# We will need preliminary concept drawings for millwork, casework...



## Celeste

Please can you help me to translate the following text:

"We will need preliminary concept drawings for millwork, casework, and cabinetry. Plumbing fixtures will need to be specified in order for shop drawings be prepared - will need catalogues, etc."

Thank you so much!  
C.


----------



## Expion

Hi.

I can't give you an exact translation, but I can give you an idea.  Millwork, casework, and cabinetry are all terms from carpentry/woodworking, referring to things carved out of wood.  Cabinetry is easy: all the cabinets in a kitchen (for example) are its cabinetry.  Casework and millwork are both much less common today than they were years ago, though they may still be technical terms in woodworking, I don't know.  According to Mirriam-Webster Online, millwork is "woodwork (as doors, sashes, or trim) manufactured at a mill."  Today, casework refers to the _work_ of a social worker on _cases_, trying to help families with serious problems.  But in this context, I think it is related to the word "casement" which is a window which opens by side hinges.  I think has to do with the woodwork involved in windows and possibly doors.  Therefore, an approximate translation would be:

Necesitamos dibujos preliminarios conceptuales para el maderamen del molino, maderamen de ventanas, y todos los armarios.  Necesitamos especificar los aparatos fijos de tubería para que dibujos de taller se pueden preparar - necesitamos catalogos, etc.

I hope this helps.


----------



## blimpa

Expion said:


> Hi.
> 
> I can't give you an exact translation, but I can give you an idea. Millwork, casework, and cabinetry are all terms from carpentry/woodworking, referring to things carved out of wood. Cabinetry is easy: all the cabinets in a kitchen (for example) are its cabinetry. Casework and millwork are both much less common today than they were years ago, though they may still be technical terms in woodworking, I don't know. According to Mirriam-Webster Online, millwork is "woodwork (as doors, sashes, or trim) manufactured at a mill." Today, casework refers to the _work_ of a social worker on _cases_, trying to help families with serious problems. But in this context, I think it is related to the word "casement" which is a window which opens by side hinges. I think has to do with the woodwork involved in windows and possibly doors. Therefore, an approximate translation would be:
> 
> Necesitamos dibujos preliminarios conceptuales para el maderamen del molino, maderamen de ventanas, y todos los armarios. Necesitamos especificar los aparatos fijos de tubería para que dibujos de taller se pueden preparar - necesitamos catalogos, etc.
> 
> I hope this helps.


 
En realidad, la última frase debería ser traducida de la siguiente manera: "Los accesorios de plomería deberán ser especificados para que se preparen los dibujos del taller - se necesitarán catálogos, etc."


----------



## mora

Hola

_We will need preliminary concept drawings for millwork, casework, and cabinetry_. 

millwork = carpintería
casework = installation of casings = montaje de chambrana (marcos)
cabinetry = ebanistería 

Necesitaremos dibujos preliminares de la carpintería, 
chambrana, y ebanistería.

Mora


----------



## Expion

I agree with Blimpa on the last sentence.  It sounds much better that way.  I think Mora has it right on most of those things, but I'm a little skeptical of the last one.  "Banistería" sounds very much like "banister" in English, which has nothing to do with cabinets.  Of course, it may be a false cognate, and the word could be exactly right.  I don't know.


----------



## blimpa

Expion said:


> I agree with Blimpa on the last sentence. It sounds much better that way. I think Mora has it right on most of those things, but I'm a little skeptical of the last one. "Banistería" sounds very much like "banister" in English, which has nothing to do with cabinets. Of course, it may be a false cognate, and the word could be exactly right. I don't know.
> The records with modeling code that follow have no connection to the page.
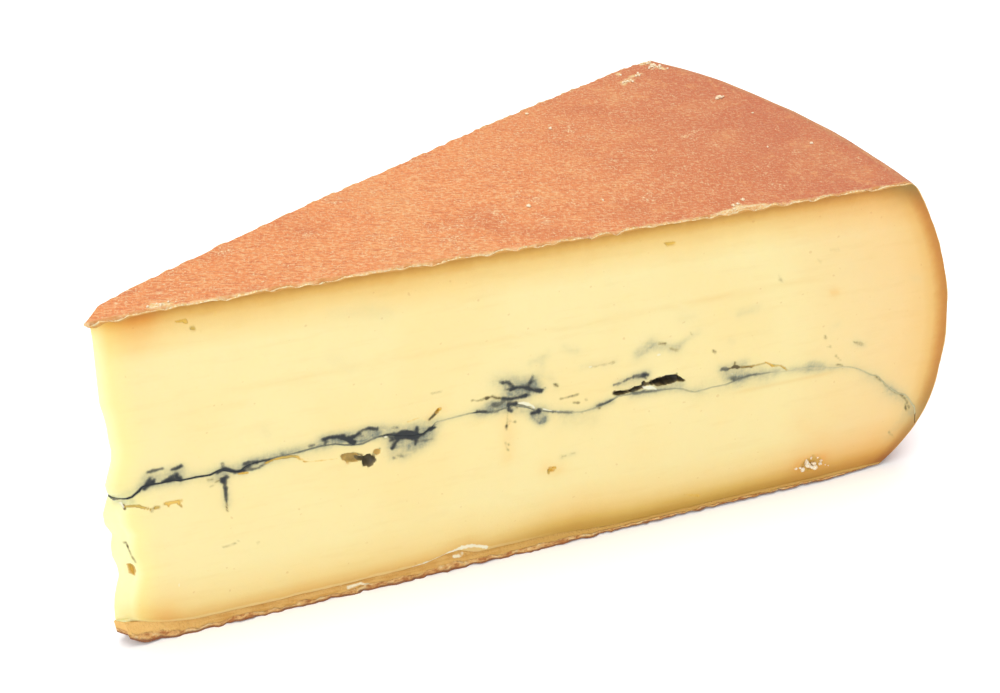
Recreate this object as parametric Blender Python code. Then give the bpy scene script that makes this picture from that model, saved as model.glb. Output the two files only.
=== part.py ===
"""A wedge of morbier cheese: two layers of paste in one rind, with the ash layer running through between them.

The wedge is cut from a wheel that stands on z = 0. While it is modelled the wheel's axis is the line x = 0,
y = 0, the front cut lies in the plane y = 0 and runs out along +X, and the back cut leaves it at the wedge's
angle. The finished wedge is then moved so that the origin is the middle of its footprint.
"""
import math

import bmesh
import bpy
from mathutils import Matrix, Vector, noise

MM = 0.001

# The wheel
WHEEL_HEIGHT = 70 * MM
WHEEL_RADIUS = 178.7 * MM  # at the bulge of its side
BULGE_HEIGHT = 27 * MM  # where the side is widest
TOP_SHRINK = 16.3 * MM  # how much smaller the radius is at the top
BOTTOM_SHRINK = 12.0 * MM  # and at the bottom
TOP_EDGE_RADIUS = 1.8 * MM

# The wedge
WEDGE_ANGLE = math.radians(27.5)
BACK_CUT_BOW = 1.5 * MM  # the back cut is slightly convex
HEEL_BOW = 1.2 * MM  # and the heel bulges a little between its corners
CORNER_BREAK = 1.5 * MM  # how far the back corner of the heel is broken off at the top
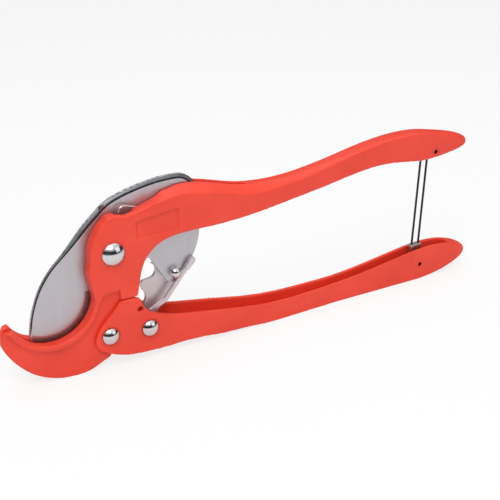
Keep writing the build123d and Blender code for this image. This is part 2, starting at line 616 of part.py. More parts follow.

Thanks for the support... 
Anyways, I think the word is actually "Ebanistería", which, in my point of view, sounds good enough. I don't know if the word "gabinetería" would be another option for that. Just a thought.


----------



## Expion

Sorry, my mistake on the spelling.  Of course it is "ebanistería".  Hey, if it sounds good to a native Spanish speaker, it's probably a good word for it.  Just to clarify, cabinetry is all of the cabinets in a place such as the kitchen (armarios de cocina), as well as that type of woodworking in general.  If that is what "ebanistería" means, fine by me.


----------



## blimpa

Expion said:


> Sorry, my mistake on the spelling. Of course it is "ebanistería". Hey, if it sounds good to a native Spanish speaker, it's probably a good word for it. Just to clarify, cabinetry is all of the cabinets in a place such as the kitchen (armarios de cocina), as well as that type of woodworking in general. If that is what "ebanistería" means, fine by me.


Exactly, that is why I was proposing "gabinetería" or "taller de gabetería". It's just a guess....


----------



## mora

Expion said:


> I agree with Blimpa on the last sentence. It sounds much better that way. I think Mora has it right on most of those things, but I'm a little skeptical of the last one. "Banistería" sounds very much like "banister" in English, which has nothing to do with cabinets. Of course, it may be a false cognate, and the word could be exactly right. I don't know.


 
With respect, it would be more helpful to do a little research before speculating. In the context of the original question, 'banisters' have much to do with 'cabinets' in that they are both built by carpenters. 

Regards, mora

*ebanistería**.**1.* f. Taller de ebanista.*2.* f. Arte del ebanista.*3.* f. En una casa o ámbito similar, muebles y otras obras de ebanista que forman un conjunto.
_Real Academia Española © Todos los derechos reservados_ 

*AVISO *
*La palabra gabinetería no está en el Diccionario*

_Real Academia Española © Todos los derechos reservados_


----------



## blimpa

Thanks for the correction mora, it is always good to learn from the best.


----------



## Hernan_M

Hola
Soy ebanista, estoy familiarizado con la terminología de carpintería y ebanistería no solo en español, ya que contínuamente consigo y leo más información en inglés. Mi traducción sería la siguiente:


_ Necesitaremos dibujos conceptuales preliminares referentes a aserrío, bastidores (marcos), y de gabinetes. Las instalaciones de plomería necesitarán ser especificadas en secuencia para preparar los dibujos del taller – Se necesitarán catálogos, etc._


----------